A Cultural Erosion Alongside the Land
This is not just an environmental catastrophe — it’s a cultural one. The tight-knit fishing communities of the Indus Delta have passed down traditions for generations. Women mended nets, men fished or farmed, and families lived close to both the river and the sea.
Now, as families flee to overcrowded cities like Karachi, their identities dissolve. Women, especially, face isolation and unemployment, having lost both their work and their social structures.
“We’ve lost more than homes,” said climate activist Fatima Majeed, whose family left Kharo Chan decades ago. “We’ve lost a culture that lived in harmony with the water.”
Restoration Efforts Face an Uphill Battle
In 2021, the Pakistani government, along with the United Nations, launched the Living Indus Initiative — a multi-pronged approach to revive the Indus Basin. Part of it focuses on reversing the ecological collapse of the delta, including efforts to reduce soil salinity and regenerate local ecosystems.

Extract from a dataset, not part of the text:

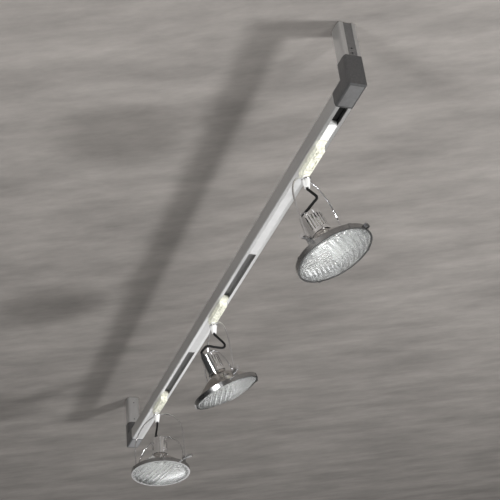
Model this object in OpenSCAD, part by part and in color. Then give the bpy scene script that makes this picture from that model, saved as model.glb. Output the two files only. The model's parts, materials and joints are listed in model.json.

The Sindh government has also undertaken mangrove reforestation projects, as mangroves help buffer against saltwater intrusion and protect coastal communities. But progress remains uneven.
While new mangroves sprout in some areas, rampant land grabbing and unregulated development continue to erase others. Meanwhile, rising tensions with India — which revoked a 1960 treaty regulating the Indus’ waters — threaten to further restrict Pakistan’s water supply.
Pakistan has called India’s move to build upstream dams without cooperation “an act of war.”
A Vanishing Delta, A Vanishing Future
The Indus River, originating in Tibet and running the length of Pakistan, supports nearly 80% of the country’s farmland. But at its southernmost stretch, where it once fanned into a rich and vibrant delta, life is disappearing.
The collapse of the delta is not just an environmental issue — it’s a humanitarian crisis. Tens of thousands are already displaced, with millions more vulnerable.
As climate change accelerates and water policies remain contested, the question looms: How long before the rest of the delta follows Kharo Chan into the sea?